Harry’s house had not been as well cared for through the years as Aunt Madge’s. She repaints hers every three years, white with blue trim and shutters. Harry’s grandparents had owned his place, but it had had other owners for more than twenty years when he bought it. They had divided it into three apartments and the last owner had taken as much care of it as slum landlords take care of inner-city duplexes. H
arry says, quite proudly, that
he bought it “just in time to save it.” I’d have razed it, but he has put on a new roof and hung drywall throughout. Only the first floor looks really good, but he says he’s in no hurry.
I let myself in the side door nearest to the large first-floor office he and I share and hollered as I walked in. I heard him yell that he’d be down in a minute, so I walked to the pile of files that represented appraisals yet to be done. It’s usually only one or two deep, as I grab them pretty fast. Harry pays me half of what he gets as the appraisal fee, and he doesn’t mind if I do most of them. Since I hadn’t done but one for a week there were four files.
Two were from the popsicle district, courtesy of Lester; one was a multi-unit rental on C Street, and the other a larger single family home about 20 minutes north of town. A note on the folder said it was the home of the son of one of Harry’s college buddies. I studied that one first. Manasquan was on the way to Asbury Park, almost at the halfway point between Ocean Alley and Asbury Park. I wouldn’t have to explain why I was heading out of town. As a matter of basic courtesy I usually tell Aunt Madge my plans for a day. I’m not saying I’m always one-hundred percent truthful, but I do live under her roof.
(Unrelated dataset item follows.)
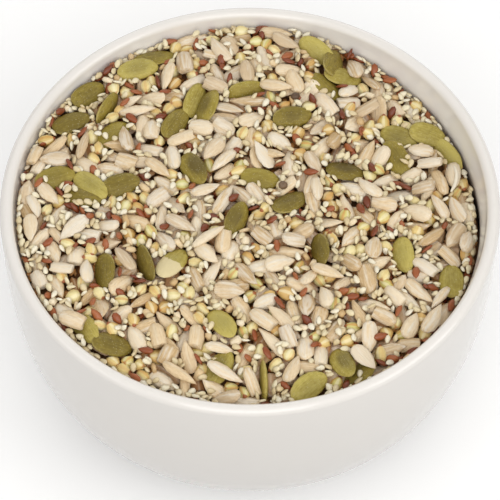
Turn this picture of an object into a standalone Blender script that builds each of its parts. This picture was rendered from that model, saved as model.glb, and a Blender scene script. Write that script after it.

For free.
“Hey, Jolie.” Harry looked as if he’d been painting. He had a large butcher-type apron, which had several colors of paint on it, over a pair of cotton pants and a long-sleeve tee-shirt. “I’m really glad to hear Scoobie is doing better.”
“He got your card. That was nice of you.” Harry had stuck two tens in the card with a note that said “in case hospital food gets to you.” I could tell Scoobie was mildly offended at first, but then he had grinned and said if I took money from Harry he could, too, and he stuck the bills in a book.
“You sure you can do this?” he asked as he finished wiping his hands on a paper towel and threw it in a waste basket. “I was about to do a couple of those, but I’d rather keep painting.”
“Yep. I think I’ll do a couple of the in-town ones next week and maybe do the one in Manasquan tomorrow, if that’s okay.” Because the carnival will be open on Saturday.
“Sure, as long as that’s okay with the clients. None of the settlements are for at least a month.”